List the lines of this listing that hold the word "materials".

** Begin **

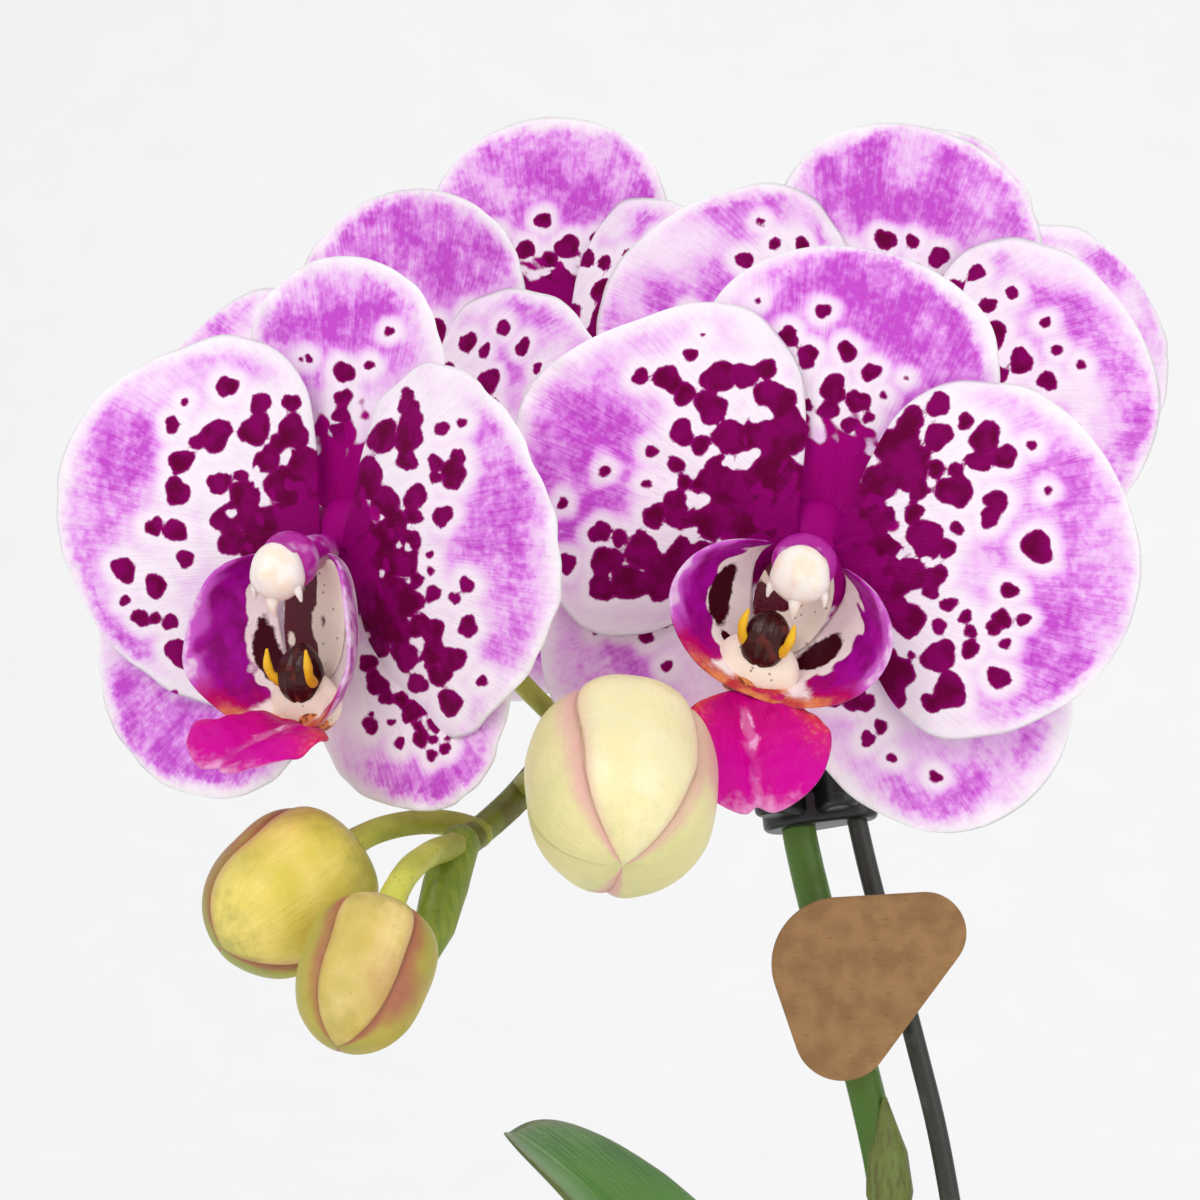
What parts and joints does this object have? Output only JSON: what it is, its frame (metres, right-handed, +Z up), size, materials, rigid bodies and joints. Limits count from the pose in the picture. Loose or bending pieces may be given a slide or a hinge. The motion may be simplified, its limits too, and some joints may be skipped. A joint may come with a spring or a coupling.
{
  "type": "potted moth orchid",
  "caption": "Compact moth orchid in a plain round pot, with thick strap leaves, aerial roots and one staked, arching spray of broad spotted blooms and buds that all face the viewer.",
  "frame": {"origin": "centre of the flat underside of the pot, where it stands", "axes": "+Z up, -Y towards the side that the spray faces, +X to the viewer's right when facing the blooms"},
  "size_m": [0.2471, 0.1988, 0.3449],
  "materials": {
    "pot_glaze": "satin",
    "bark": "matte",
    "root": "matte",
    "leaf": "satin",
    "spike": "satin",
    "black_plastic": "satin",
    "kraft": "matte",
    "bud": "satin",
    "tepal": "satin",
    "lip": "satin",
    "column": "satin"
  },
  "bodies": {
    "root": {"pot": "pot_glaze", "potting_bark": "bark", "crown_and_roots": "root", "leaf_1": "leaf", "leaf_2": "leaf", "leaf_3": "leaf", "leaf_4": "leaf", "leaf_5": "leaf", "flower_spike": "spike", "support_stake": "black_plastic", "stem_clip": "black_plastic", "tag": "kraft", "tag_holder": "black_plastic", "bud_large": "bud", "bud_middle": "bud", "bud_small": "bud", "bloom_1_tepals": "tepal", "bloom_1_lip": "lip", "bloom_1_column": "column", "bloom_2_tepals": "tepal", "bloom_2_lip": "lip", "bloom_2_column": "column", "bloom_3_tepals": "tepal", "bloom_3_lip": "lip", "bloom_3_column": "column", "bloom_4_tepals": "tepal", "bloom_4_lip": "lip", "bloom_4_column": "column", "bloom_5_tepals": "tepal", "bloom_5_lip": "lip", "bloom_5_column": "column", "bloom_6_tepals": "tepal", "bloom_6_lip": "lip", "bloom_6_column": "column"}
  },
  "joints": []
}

** End **

**WORKED SOLUTION:**
What parts and joints does this object have? Output only JSON: what it is, its frame (metres, right-handed, +Z up), size, materials, rigid bodies and joints. Limits count from the pose in the picture. Loose or bending pieces may be given a slide or a hinge. The motion may be simplified, its limits too, and some joints may be skipped. A joint may come with a spring or a coupling.
  "materials": {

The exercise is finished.